4. New members and even “regular attendees” need to be canvassed early … do not wait until the next annual canvass.
The canvass was given top priority in August, a month after I became president of the church. And I signed on as co-chair of the committee.
Finally, we used the current economic downturn to launch a recognition of the importance of Stewardship as a dimension of church life. We renamed the “Canvass Committee” the “Stewardship Committee”. And we plan to have meetings continually throughout the year… and move away from talking about money “just at Canvass time”. A seminar on “managing money” is being considered…
We have a new understanding (by closely watching the results coming in from the Canvass)… the importance of a strong Membership committee (which we don’t have), the importance of Canvassing new members… and the loss represented by members or regular attendees who are disconnecting from the church.
Finally (again)… its terribly important to keep large donors in-the-loop with personal briefings and emails, so they don’t feel they are carrying the ball alone… and that the smaller guys are sharing the load.
President, First Universalist Church, Rockland, ME
Frank – Thanks for your comments. I especially like your mention of keeping large donors in the loop. It is important for them to know that, as they lead the financial way, others are contributing their fair share as well. Every year, regardless of your approach to the annual budget drive (stewardship conversations, neighborhood meetings, commitment Sunday, etc) these large donors should always be asked to participate in a stewardship conversation with a visiting steward.
What was the outcome of your most recent annual budget drive? Did the total financial commitments (pledges) match the previous year? Was the total larger than the previous year? Was the total lower than last year? Did the total exceed your goal? Meet your goal? Fall short of your goal? What is your current financial commitment average? What is the median amount?

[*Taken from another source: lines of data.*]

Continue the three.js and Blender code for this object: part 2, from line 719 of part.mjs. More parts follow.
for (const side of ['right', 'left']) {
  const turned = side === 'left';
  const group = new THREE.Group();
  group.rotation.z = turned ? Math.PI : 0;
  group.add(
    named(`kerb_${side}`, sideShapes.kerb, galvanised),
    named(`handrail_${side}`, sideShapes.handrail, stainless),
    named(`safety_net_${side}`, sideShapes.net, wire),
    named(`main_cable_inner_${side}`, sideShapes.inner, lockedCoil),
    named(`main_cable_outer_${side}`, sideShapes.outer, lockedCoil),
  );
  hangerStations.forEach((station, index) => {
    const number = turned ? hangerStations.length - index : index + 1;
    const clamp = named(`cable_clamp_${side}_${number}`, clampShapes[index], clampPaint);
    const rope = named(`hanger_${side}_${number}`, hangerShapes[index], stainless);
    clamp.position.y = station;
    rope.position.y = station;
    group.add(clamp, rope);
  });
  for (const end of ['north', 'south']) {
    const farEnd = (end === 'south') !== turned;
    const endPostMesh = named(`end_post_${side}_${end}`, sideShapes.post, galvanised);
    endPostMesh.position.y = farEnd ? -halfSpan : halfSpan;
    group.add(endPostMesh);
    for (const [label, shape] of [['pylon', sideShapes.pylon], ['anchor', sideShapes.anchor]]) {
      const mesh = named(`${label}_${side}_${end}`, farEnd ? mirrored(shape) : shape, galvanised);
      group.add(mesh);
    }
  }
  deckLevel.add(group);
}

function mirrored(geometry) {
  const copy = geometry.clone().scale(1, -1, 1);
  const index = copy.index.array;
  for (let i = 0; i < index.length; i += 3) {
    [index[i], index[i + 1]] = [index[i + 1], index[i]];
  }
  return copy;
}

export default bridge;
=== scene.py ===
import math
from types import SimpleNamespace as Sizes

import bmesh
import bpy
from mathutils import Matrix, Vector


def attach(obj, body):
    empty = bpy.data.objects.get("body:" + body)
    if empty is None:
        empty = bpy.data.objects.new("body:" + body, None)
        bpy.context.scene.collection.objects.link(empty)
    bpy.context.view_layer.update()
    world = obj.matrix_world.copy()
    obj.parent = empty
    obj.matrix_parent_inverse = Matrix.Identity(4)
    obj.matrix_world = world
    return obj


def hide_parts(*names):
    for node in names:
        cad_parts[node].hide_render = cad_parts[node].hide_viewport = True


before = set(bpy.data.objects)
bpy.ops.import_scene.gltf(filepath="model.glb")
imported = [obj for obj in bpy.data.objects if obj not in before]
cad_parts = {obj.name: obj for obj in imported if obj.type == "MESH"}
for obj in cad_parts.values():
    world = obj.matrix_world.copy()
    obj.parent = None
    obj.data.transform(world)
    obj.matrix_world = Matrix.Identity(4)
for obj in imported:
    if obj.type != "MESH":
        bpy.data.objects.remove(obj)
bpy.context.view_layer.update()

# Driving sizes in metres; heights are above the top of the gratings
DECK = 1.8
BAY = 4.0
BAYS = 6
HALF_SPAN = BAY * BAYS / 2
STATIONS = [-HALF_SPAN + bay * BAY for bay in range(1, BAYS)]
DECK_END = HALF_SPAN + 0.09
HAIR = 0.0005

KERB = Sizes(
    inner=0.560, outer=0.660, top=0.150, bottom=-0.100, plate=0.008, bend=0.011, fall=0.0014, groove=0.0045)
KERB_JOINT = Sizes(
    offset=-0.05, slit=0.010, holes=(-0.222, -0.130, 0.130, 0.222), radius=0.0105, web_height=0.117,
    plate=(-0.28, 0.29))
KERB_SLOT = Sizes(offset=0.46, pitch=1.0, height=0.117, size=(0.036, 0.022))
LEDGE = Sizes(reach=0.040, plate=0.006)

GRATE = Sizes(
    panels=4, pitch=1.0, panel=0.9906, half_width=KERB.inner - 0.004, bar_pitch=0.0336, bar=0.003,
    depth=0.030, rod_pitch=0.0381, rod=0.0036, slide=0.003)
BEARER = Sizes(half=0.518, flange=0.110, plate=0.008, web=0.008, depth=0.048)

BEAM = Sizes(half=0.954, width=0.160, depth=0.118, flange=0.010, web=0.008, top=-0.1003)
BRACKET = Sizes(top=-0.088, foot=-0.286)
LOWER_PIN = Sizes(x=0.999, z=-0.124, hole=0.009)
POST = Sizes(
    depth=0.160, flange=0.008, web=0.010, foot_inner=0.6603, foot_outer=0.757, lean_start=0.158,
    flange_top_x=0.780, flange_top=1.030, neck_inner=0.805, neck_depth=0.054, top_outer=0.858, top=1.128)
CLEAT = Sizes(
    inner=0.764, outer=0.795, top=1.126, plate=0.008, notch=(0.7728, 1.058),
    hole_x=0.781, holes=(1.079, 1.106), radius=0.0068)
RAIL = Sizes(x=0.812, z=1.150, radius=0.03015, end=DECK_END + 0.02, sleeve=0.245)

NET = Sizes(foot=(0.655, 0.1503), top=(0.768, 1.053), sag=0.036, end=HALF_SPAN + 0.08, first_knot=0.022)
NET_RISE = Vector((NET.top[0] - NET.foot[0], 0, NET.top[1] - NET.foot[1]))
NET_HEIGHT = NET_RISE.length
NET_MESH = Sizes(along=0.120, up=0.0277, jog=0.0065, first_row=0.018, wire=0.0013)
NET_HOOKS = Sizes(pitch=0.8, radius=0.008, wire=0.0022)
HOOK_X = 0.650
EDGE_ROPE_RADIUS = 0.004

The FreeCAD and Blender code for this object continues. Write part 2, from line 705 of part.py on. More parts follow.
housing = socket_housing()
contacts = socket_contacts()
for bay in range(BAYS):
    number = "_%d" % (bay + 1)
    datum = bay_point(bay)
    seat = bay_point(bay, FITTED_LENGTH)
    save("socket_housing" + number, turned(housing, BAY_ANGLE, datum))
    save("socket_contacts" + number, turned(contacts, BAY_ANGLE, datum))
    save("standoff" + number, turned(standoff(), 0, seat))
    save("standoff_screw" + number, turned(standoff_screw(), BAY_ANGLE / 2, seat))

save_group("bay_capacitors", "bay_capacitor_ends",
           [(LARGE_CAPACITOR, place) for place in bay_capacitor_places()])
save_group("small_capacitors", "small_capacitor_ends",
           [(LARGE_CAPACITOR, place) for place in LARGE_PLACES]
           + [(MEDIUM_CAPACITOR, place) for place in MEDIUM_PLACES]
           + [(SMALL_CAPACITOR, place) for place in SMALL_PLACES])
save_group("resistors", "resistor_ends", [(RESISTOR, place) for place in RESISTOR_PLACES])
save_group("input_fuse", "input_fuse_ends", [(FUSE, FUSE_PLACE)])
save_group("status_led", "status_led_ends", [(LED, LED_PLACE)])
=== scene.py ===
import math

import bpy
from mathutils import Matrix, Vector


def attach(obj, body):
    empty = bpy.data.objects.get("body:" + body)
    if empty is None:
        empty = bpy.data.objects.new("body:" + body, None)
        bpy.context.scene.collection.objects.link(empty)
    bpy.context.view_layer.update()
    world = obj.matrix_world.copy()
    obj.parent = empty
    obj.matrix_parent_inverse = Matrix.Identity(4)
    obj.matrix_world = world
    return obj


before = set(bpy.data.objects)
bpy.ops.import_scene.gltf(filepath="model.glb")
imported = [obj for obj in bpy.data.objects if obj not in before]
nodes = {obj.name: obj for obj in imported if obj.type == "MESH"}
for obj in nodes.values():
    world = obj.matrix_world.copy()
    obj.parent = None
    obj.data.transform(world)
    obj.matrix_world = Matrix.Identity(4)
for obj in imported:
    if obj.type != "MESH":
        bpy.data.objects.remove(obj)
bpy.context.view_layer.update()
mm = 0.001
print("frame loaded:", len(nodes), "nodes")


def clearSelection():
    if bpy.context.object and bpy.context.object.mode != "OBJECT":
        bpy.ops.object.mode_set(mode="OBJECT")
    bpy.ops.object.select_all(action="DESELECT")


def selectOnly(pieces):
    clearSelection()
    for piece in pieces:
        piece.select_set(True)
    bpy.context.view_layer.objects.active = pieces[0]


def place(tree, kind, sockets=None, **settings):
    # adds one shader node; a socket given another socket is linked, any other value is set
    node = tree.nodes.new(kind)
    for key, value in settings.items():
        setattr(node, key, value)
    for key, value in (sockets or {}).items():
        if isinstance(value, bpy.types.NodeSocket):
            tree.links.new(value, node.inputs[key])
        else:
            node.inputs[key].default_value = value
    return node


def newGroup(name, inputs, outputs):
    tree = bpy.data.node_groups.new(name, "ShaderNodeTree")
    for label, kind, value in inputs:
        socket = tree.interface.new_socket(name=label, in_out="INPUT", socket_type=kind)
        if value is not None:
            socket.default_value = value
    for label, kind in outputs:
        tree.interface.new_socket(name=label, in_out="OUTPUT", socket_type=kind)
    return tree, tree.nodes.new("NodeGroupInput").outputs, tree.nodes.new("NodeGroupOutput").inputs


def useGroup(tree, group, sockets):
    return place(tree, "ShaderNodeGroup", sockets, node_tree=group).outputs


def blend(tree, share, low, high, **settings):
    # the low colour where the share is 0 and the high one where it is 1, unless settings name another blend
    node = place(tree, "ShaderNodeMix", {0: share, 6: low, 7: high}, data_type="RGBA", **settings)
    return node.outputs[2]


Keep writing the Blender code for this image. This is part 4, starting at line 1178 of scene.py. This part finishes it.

In my second year of Stewardship Committee work, first year as Chair. An analysis of past pledges revealed (235 members, 180 pledge units) 40% of pledge revenue came from top 10% of givers. The top 10% gave 4X the average and almost 6X the median. Top 40% of givers generated 80%. Bottom 60% gave 20%. Average pledge – 150% of median pledge. Our goal is to elevate 10-15 of the pledge units previously in the bottom 60% from median givers to average givers and to expand the top 10% givers by 3-8 pledge units. Helping our members realize their leadership role in the direction and future of our Fellowship will, hopefully, generate the ownership perspective necessary for expanded financial responsibility. Utilizing multiple communication methods over a pledging “season” as opposed to a single event helps make the message less overwhelming. Being open to questions and proposals facilitates inclusiveness.
Questions. 85% of our Fellowship’s total revenue comes from pledges. Is that consistent with the experience of other small-medium congregations? Are there any examples of pledge revenues varying substantially from the 2% of total members’ income that has been cited? Pledges received in a time period other than their designated pledge fiscal year confuses pledge performance analysis. Any remedies?